In this regard, the last words of Eric Garner, a Black American man strangled to death by a white New York police officer on July 17, 2014, are poignant in both their literal meaning and their figurative implications: “I can’t breathe.” Taken up as a slogan by the Black Lives Matter movement, Garner’s words resonate as the shattering manifestation of Sharpe’s conceptualization of an antiblack weather. Sometimes, this exposure to deadly violence starts for Black bodies at the fetal stage, as we see in the case of the poisoned water infrastructure of Flint, Michigan. In 2014, after the municipality switched the predominantly Black city’s water to the lead-polluted Flint River, the amount of fetal deaths and miscarriages, as well as brain, kidney, and liver disorders for residents increased drastically. Flint is only an extreme example of an infrastructure and public health system built on social and racial inequalities. Reports show that Black Americans encounter “a higher risk of serious illness at any age compared with whites” and “have a shorter life expectancy” (National Institutes of Health, 2010). Following Sharpe’s lead, we therefore can see how literal and metaphorical readings of the Black condition in relation to toxic atmospheres in the United States and elsewhere—we can think of the work of Vanessa Agard-Jones in French-colonized Martinique for instance—are inseparable, as are the political situations described throughout this issue.
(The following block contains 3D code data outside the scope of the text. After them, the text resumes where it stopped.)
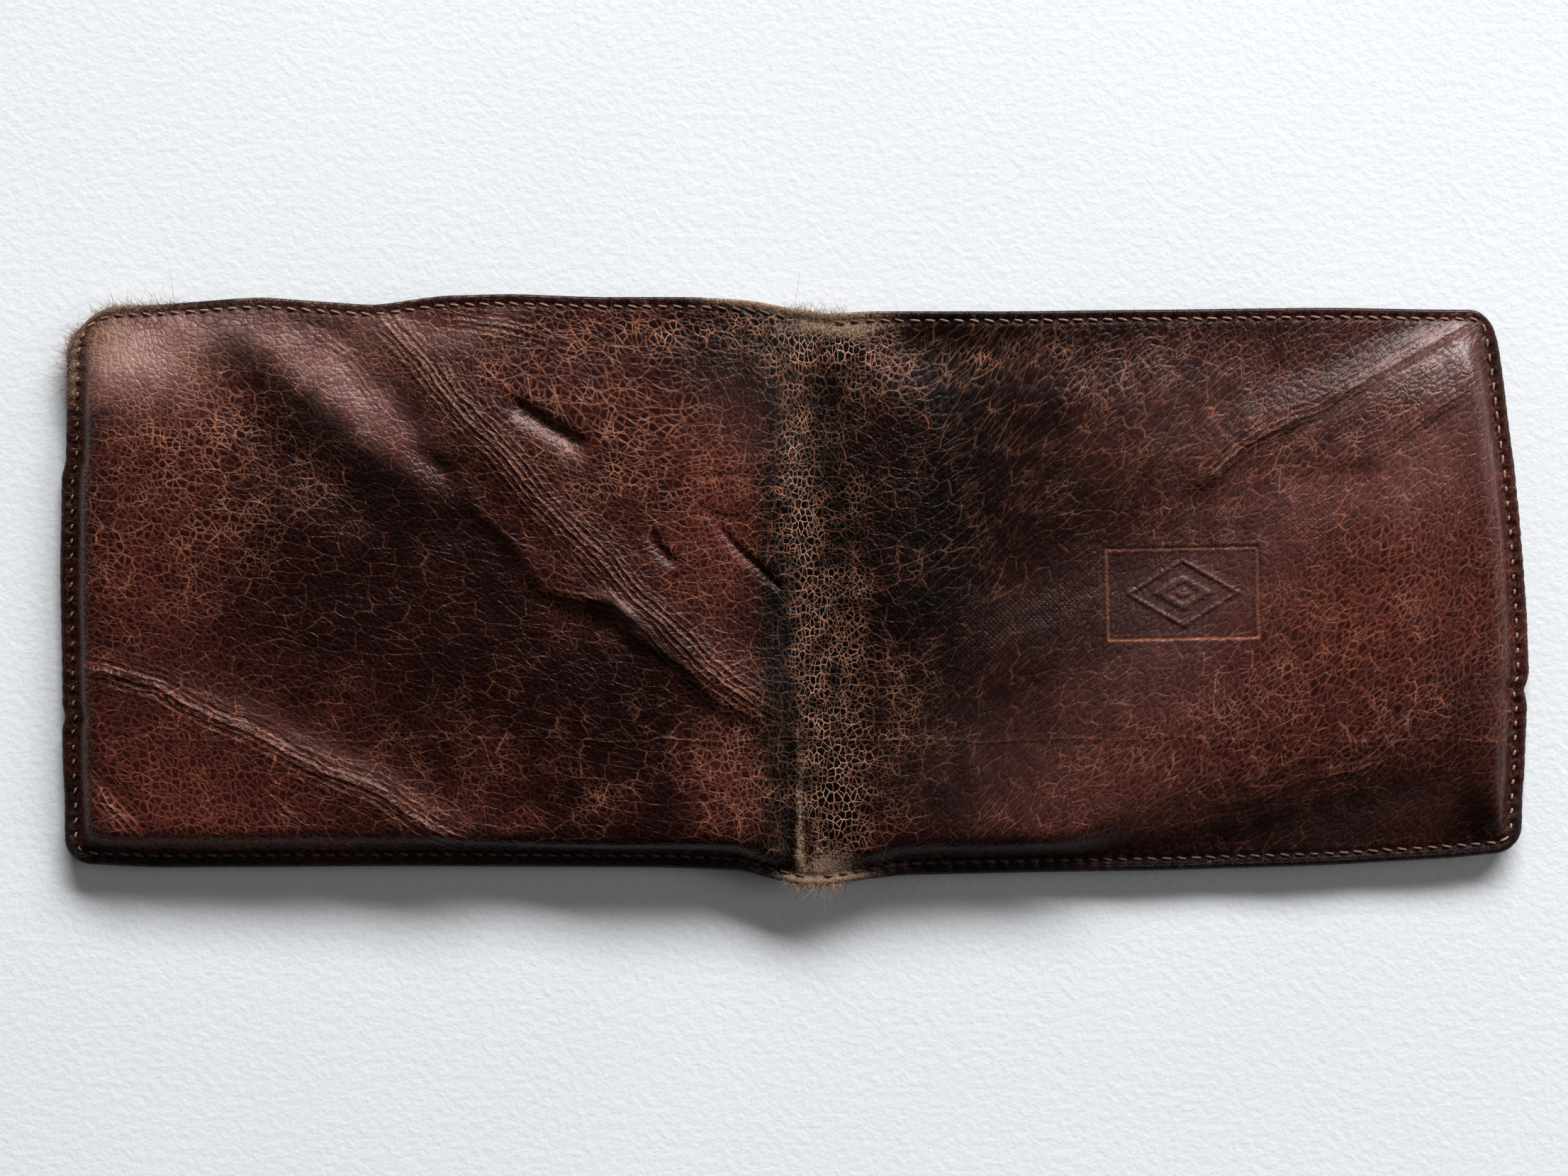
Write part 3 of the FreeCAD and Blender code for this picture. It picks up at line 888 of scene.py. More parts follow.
    @staticmethod
    def worn_lines(grain: LeatherGrain, shade: Signal, crack: Signal) -> Signal:
        """Where the coat has opened.

        Args:
            grain: the leather's grain.
            shade: 0 where the coat is darkest, 1 where it is reddest.
            crack: how far the leather has cracked.

        Returns:
            1 on a line: round the pebbles where it is much cracked, drawn out where it is less so.
        """
        broken = grain.broken
        reach = crack * 0.085 + 0.006
        thin = 1.0 - (grain.pebbles - reach * (broken * broken * 3.0)).ramp(0.0, 0.026)
        drawn_thin = 1.0 - (grain.short - reach * broken * 0.5).ramp(0.008, 0.050)
        drawn_long = 1.0 - (grain.long - reach * broken * 0.3).ramp(0.006, 0.040)
        visible = (crack * 2.2 + (broken - 0.5) * 1.8 - 0.28).clip()
        seen = (crack * 1.8 + (broken - 0.5) * 2.0 - 0.13).clip()
        far = (crack * 0.9 + (grain.patch - 0.5) * 1.6 + (broken - 0.5) * 1.2 + 0.28).clip()
        drawn_share = (1.3 - crack * 1.9).clip()
        lines = (thin * visible).most((drawn_thin * seen).most(drawn_long * far) * drawn_share)
        lines = lines * ((shade + crack * 2.2) * 0.85 + 0.22).clip()
        return (lines * (0.5 + grain.fine)).clip()

    @staticmethod
    def domes(grain: LeatherGrain) -> Signal:
        """Height of the pebbles."""
        return (
            grain.pebbles.ramp(0.0, 0.30) * 0.45
            + grain.short.ramp(0.0, 0.14) * 0.25
            + grain.long.ramp(0.0, 0.08) * 0.25
        )

    @staticmethod
    def imprint(paint: Paint, place: bpy.types.NodeSocket) -> Signal:
        """Two crossed sets of diagonal bands."""
        return paint.bands(place) * paint.bands(paint.times(place, (1.0, -1.0, 1.0)))

    def crease(self, paint: Paint, place: bpy.types.NodeSocket) -> tuple[Signal, Signal]:
        """Waves of fine ridges that follow the creases, from -1 to 1, and how strong they are."""
        parts = paint.node("ShaderNodeSeparateXYZ", {}, {0: paint.vector("fold")})
        across, along, strength = (Signal(paint, socket) for socket in parts.outputs)
        sway = (paint.noise(place, 4.2, 2.0, 0.6) - 0.5) * 1.3
        turn = (across + sway) * (2 * np.pi / self.ridge) + (along * 0.5).cosine() * 0.5
        return turn.cosine(), strength


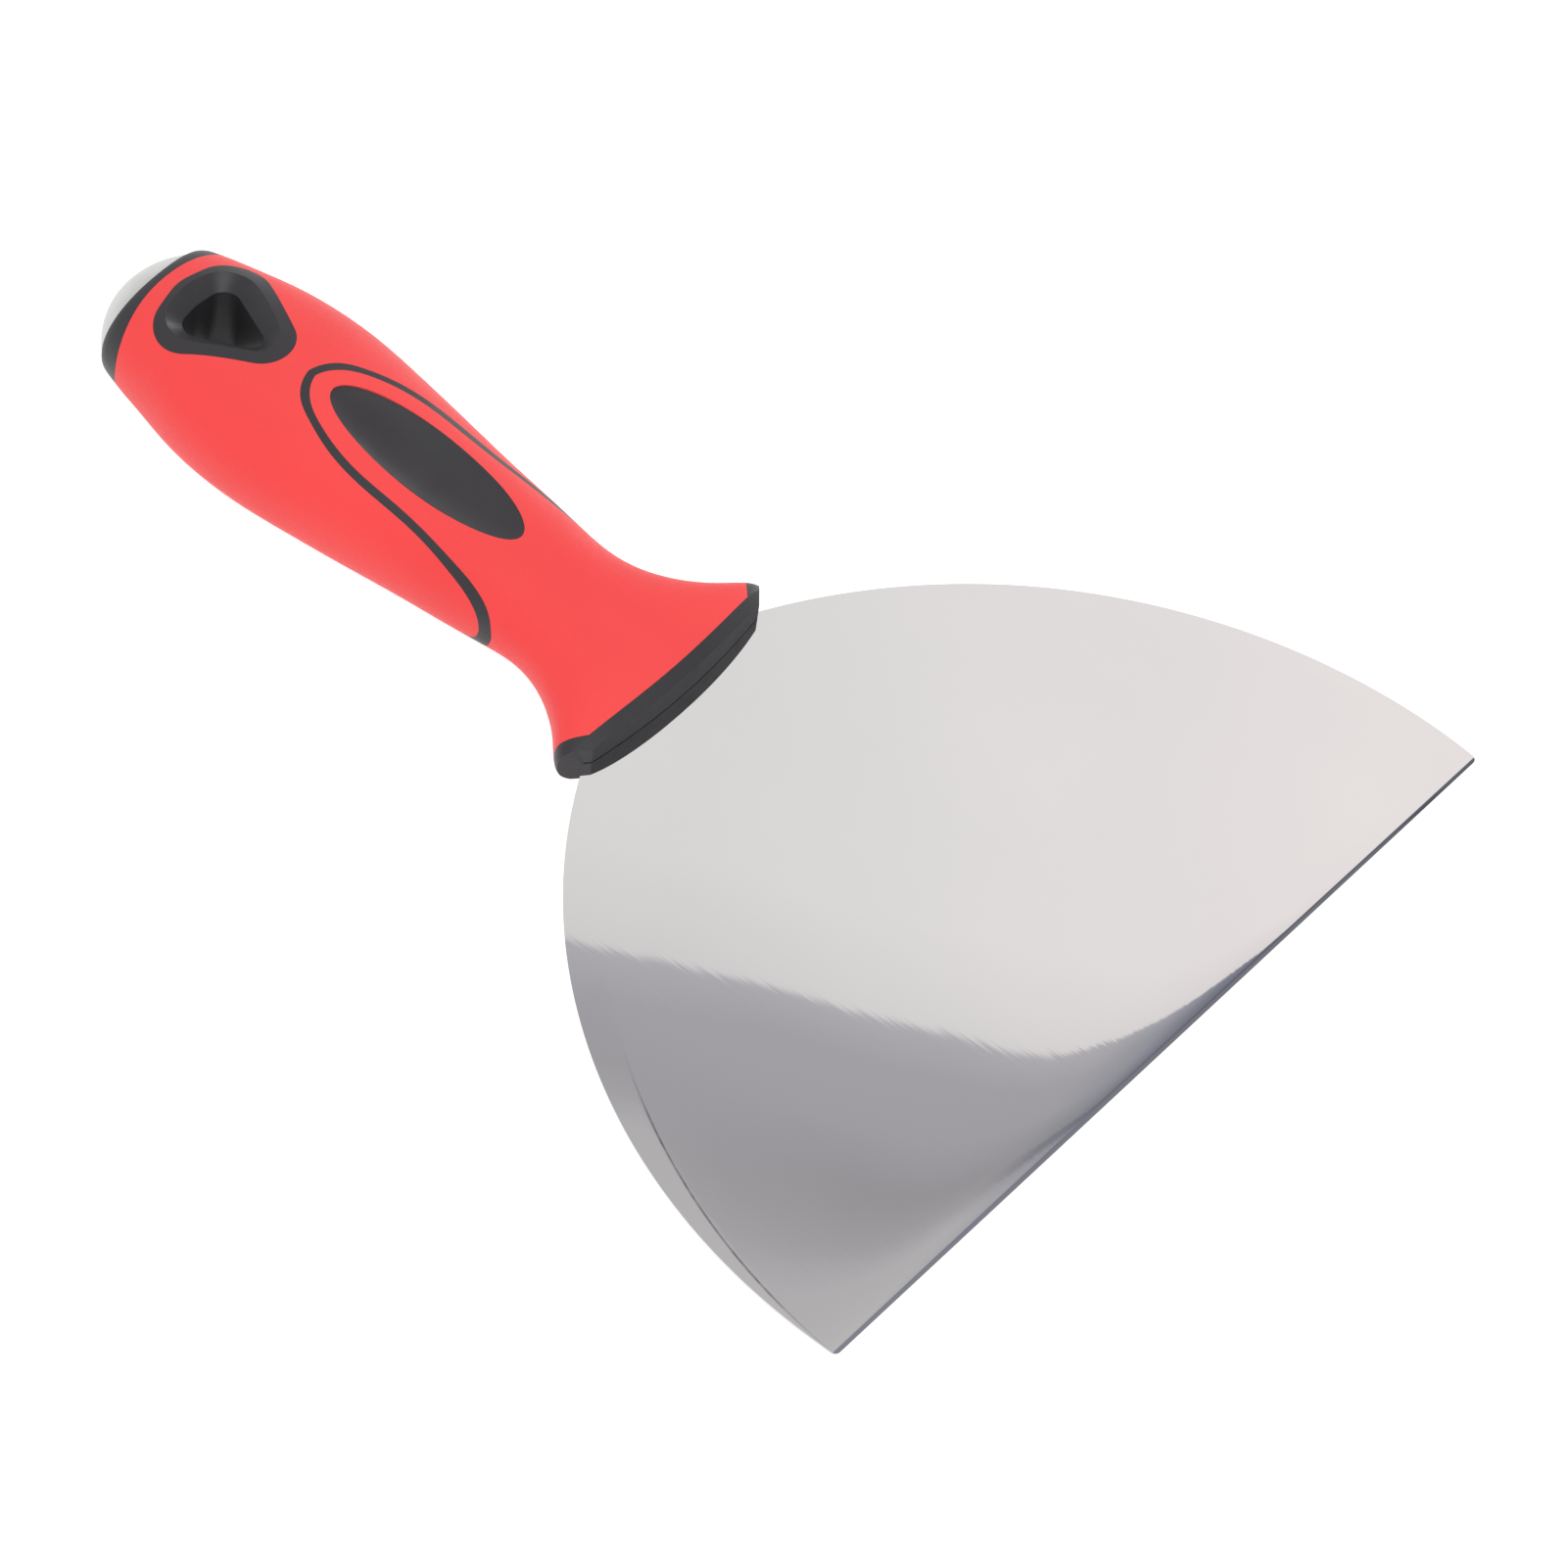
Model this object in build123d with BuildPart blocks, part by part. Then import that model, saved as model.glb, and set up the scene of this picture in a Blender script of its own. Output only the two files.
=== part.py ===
from build123d import *
import os
from math import cos, pi, radians, sin, sqrt, tan

# Flexible putty knife, millimetres.
# +X runs along the tool from the handle to the blade's front edge, +Y across it,
# +Z up out of the blade's face.  The origin is the centre of the bounding box,
# on the blade's mid-plane, so the tool is symmetric about Y = 0 and Z = 0.

# ---- driving dimensions --------------------------------------------------
total_length = 206.0
blade_width = 150.0
steel_thickness = 0.6

front_x = total_length / 2
butt_x = -total_length / 2

# Blade: two big arcs widen it from the handle to the straight front edge.
side_radius = 100.0
side_centre_setback = 6.4      # arc centres lie this far behind the front edge
blade_exposed = 93.55          # front edge to the handle's mouth, on the centre line
edge_bevel_length = 1.2
edge_bevel_height = 0.2
flex_gap = 0.4                 # room for the flex hinge between tang and blade

# Handle mouth: a convex front face between two slanted corners, with a bevel
# that widens towards the handle's surface.
mouth_x = front_x - blade_exposed
mouth_radius = 122.0
mouth_half_width = 19.1
mouth_corner_angle = 50.0      # degrees, from the -X direction
mouth_face_half_width = 21.2
mouth_face_half_height = 5.0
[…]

The final thinker whose work has contributed to the editorial framework of this issue wrote 50 years before Sloterdijk and Sharpe, whose proposition is anchored simultaneously in a masterful understanding of colonialism and in directly acting to dismantle it. In L’an V de la révolution algérienne (Studies in a Dying Colonialism, Monthly Review, 1965), Frantz Fanon writes the following:
“There is not occupation of territory, on the one hand, and independence of persons on the other. It is the country as a whole, its history, its daily pulsation that are contested, disfigured, in the hope of a final destruction. Under these conditions, the individual’s breathing is an observed, an occupied breathing. It is a combat breathing.”
At a time when colonialism is perceived by the former colonial powers as a past historical era, the idea that colonial domination does not occur at the surface of cartographic territories, but, instead, through the (attempted) atmospheric control of every aspect of life, is fundamental to understanding this domination as a structure. This atmospheric control encompasses all colonized bodies in their very biology and anatomy. Throughout The Wretched of the Earth (1961), Fanon talks about the “muscular contraction” of the colonized body, who is “constantly on his guard.” He describes the colonized body’s dreams—let’s not forget that Fanon was a psychiatrist—as being “muscular dreams: dreams of action, dreams of aggressive vitality. I dream I am jumping, swimming, running, and climbing. I dream I burst out laughing, I am leaping across a river and chased by a pack of cars that never catches up with me.” If we take these dreams and Fanon’s concept of “combat breathing” together, we are invited to think of the lungs as a muscle, sometimes atrophied by the toxicity of colonial atmospheres, but always ready to draw a sudden breath of air in the decolonial efforts.